[Data extracted from a collection]
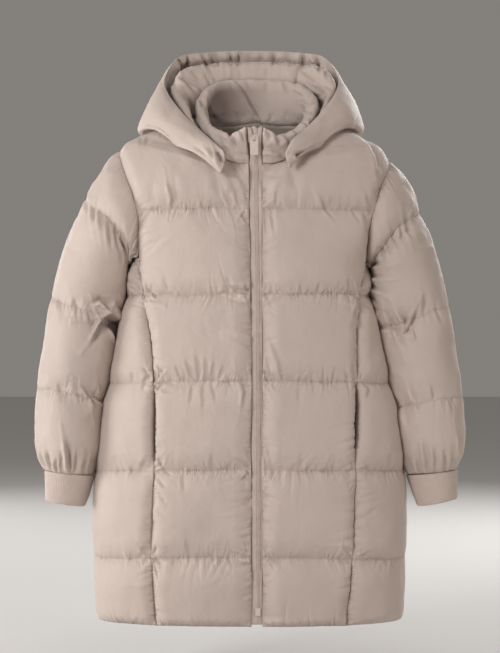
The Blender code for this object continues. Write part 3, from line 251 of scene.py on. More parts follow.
def torso(x, v, back=False):
    x, v = np.broadcast_arrays(np.asarray(x, float), np.asarray(v, float))
    left, right, zx, front, rear = body(v)
    half = np.where(x < zx, zx - left, right - zx)
    share = np.clip(np.abs(x - zx) / half, 0, 1)
    deep = (1 - share**ROUND) ** (1 / ROUND) * (rear if back else front)
    turn = np.clip((v - SPRING_Z) / YOKE_RISE, 0, 1) * math.pi / 2
    y_low = (1 if back else -1) * deep
    y = SHOULDER_Y + (y_low - SHOULDER_Y) * np.cos(turn)
    y = np.where(v > SPRING_Z, y, y_low)
    z = np.where(v > SPRING_Z, SPRING_Z + (shoulder_z(x, zx) - SPRING_Z) * np.sin(turn), v)
    return np.stack([x, y, z], -1)


def pattern_height(x, z):
    zx = body(z)[2]
    s = np.clip((z - SPRING_Z) / (shoulder_z(x, zx) - SPRING_Z), 0, 1)
    return np.where(z > SPRING_Z, SPRING_Z + YOKE_RISE * np.arcsin(s) * 2 / math.pi, z)


def arm_curve(side):
    arm = ARM_L if side == "l" else ARM_R
    pts = np.stack([arm[:, 0], pattern_height(arm[:, 0], arm[:, 1])], -1)
    return np.vstack([pts, [SHOULDER_TIP[side], SPRING_Z + YOKE_RISE]])


def quilt_height(row, x):
    zc, zs = row
    left, right, zx, _, _ = body(zc)
    half = np.where(x < zx, zx - left, right - zx)
    return zc + (zs - zc) * np.clip(np.abs(x - zx) / half, 0, 1) ** 2


def under_hood(p):
    line = np.interp(np.abs(p[..., 0] - 0.006), HOOD_REST[:, 0], HOOD_REST[:, 1])
    return np.clip((p[..., 2] - line) / 0.020, 0, 1)


def princess_x(side, z):
    return hermite(PRINCESS[:, 0], PRINCESS[:, 1 if side == "l" else 2], z)


def side_x(side, z):
    left, right, _, _, _ = body(np.asarray(z, float))
    return left if side == "l" else right


def zip_edge(side, z):
    zx = body(z)[2]
    wide = hermite([-0.816, -0.25, -0.05], [0.0118, 0.0122, 0.0125] if side == "l" else [0.0066, 0.0074, 0.0105], z)
    return zx - wide if side == "l" else zx + wide


def yoke_polyline(points, share):
    points = np.asarray(points, float)
    step = np.r_[0, np.cumsum(np.linalg.norm(np.diff(points, axis=0), axis=1))]
    return np.array([np.interp(share * step[-1], step, points[:, k]) for k in range(2)])


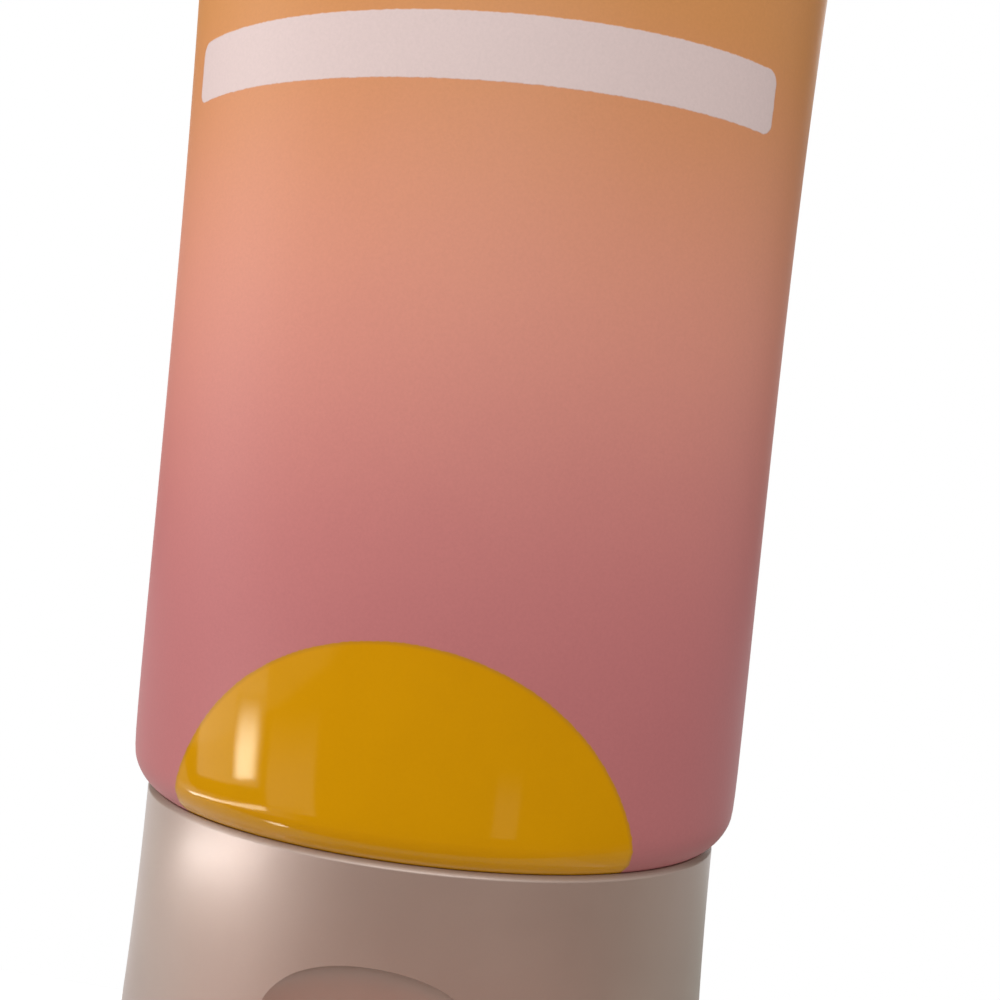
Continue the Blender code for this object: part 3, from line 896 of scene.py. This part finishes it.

◆ **GOAL OF THE EXERCISE**: All of the entries must be quoted exactly; please include each one.

◆ **ANSWER IN FULL**:
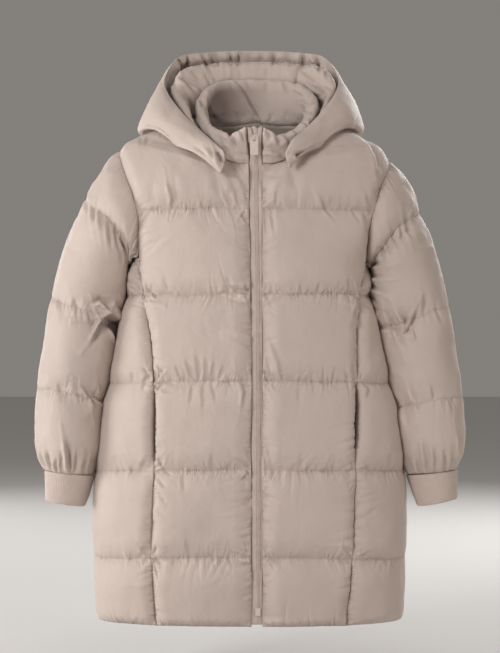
The Blender code for this object continues. Write part 3, from line 251 of scene.py on. More parts follow.
def torso(x, v, back=False):
    x, v = np.broadcast_arrays(np.asarray(x, float), np.asarray(v, float))
    left, right, zx, front, rear = body(v)
    half = np.where(x < zx, zx - left, right - zx)
    share = np.clip(np.abs(x - zx) / half, 0, 1)
    deep = (1 - share**ROUND) ** (1 / ROUND) * (rear if back else front)
    turn = np.clip((v - SPRING_Z) / YOKE_RISE, 0, 1) * math.pi / 2
    y_low = (1 if back else -1) * deep
    y = SHOULDER_Y + (y_low - SHOULDER_Y) * np.cos(turn)
    y = np.where(v > SPRING_Z, y, y_low)
    z = np.where(v > SPRING_Z, SPRING_Z + (shoulder_z(x, zx) - SPRING_Z) * np.sin(turn), v)
    return np.stack([x, y, z], -1)


def pattern_height(x, z):
    zx = body(z)[2]
    s = np.clip((z - SPRING_Z) / (shoulder_z(x, zx) - SPRING_Z), 0, 1)
    return np.where(z > SPRING_Z, SPRING_Z + YOKE_RISE * np.arcsin(s) * 2 / math.pi, z)


def arm_curve(side):
    arm = ARM_L if side == "l" else ARM_R
    pts = np.stack([arm[:, 0], pattern_height(arm[:, 0], arm[:, 1])], -1)
    return np.vstack([pts, [SHOULDER_TIP[side], SPRING_Z + YOKE_RISE]])


def quilt_height(row, x):
    zc, zs = row
    left, right, zx, _, _ = body(zc)
    half = np.where(x < zx, zx - left, right - zx)
    return zc + (zs - zc) * np.clip(np.abs(x - zx) / half, 0, 1) ** 2


def under_hood(p):
    line = np.interp(np.abs(p[..., 0] - 0.006), HOOD_REST[:, 0], HOOD_REST[:, 1])
    return np.clip((p[..., 2] - line) / 0.020, 0, 1)


def princess_x(side, z):
    return hermite(PRINCESS[:, 0], PRINCESS[:, 1 if side == "l" else 2], z)


def side_x(side, z):
    left, right, _, _, _ = body(np.asarray(z, float))
    return left if side == "l" else right


def zip_edge(side, z):
    zx = body(z)[2]
    wide = hermite([-0.816, -0.25, -0.05], [0.0118, 0.0122, 0.0125] if side == "l" else [0.0066, 0.0074, 0.0105], z)
    return zx - wide if side == "l" else zx + wide


def yoke_polyline(points, share):
    points = np.asarray(points, float)
    step = np.r_[0, np.cumsum(np.linalg.norm(np.diff(points, axis=0), axis=1))]
    return np.array([np.interp(share * step[-1], step, points[:, k]) for k in range(2)])


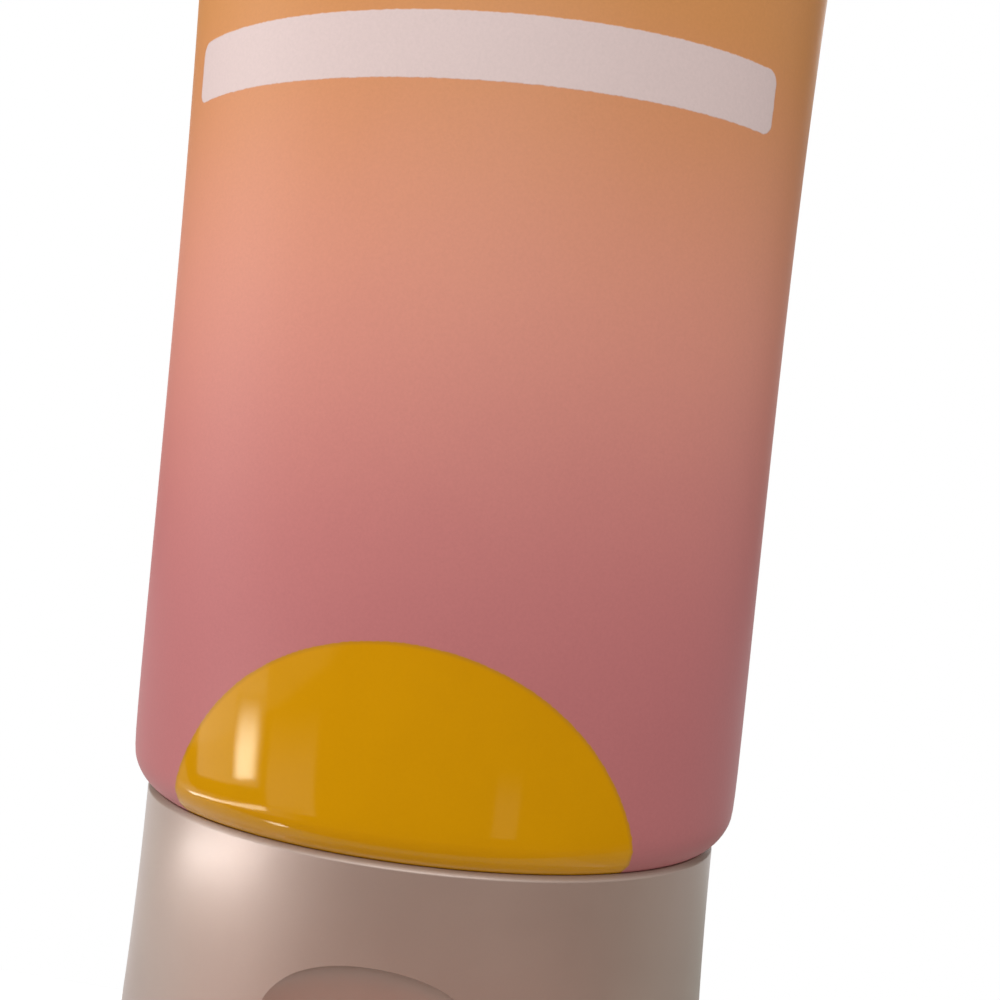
Continue the Blender code for this object: part 3, from line 896 of scene.py. This part finishes it.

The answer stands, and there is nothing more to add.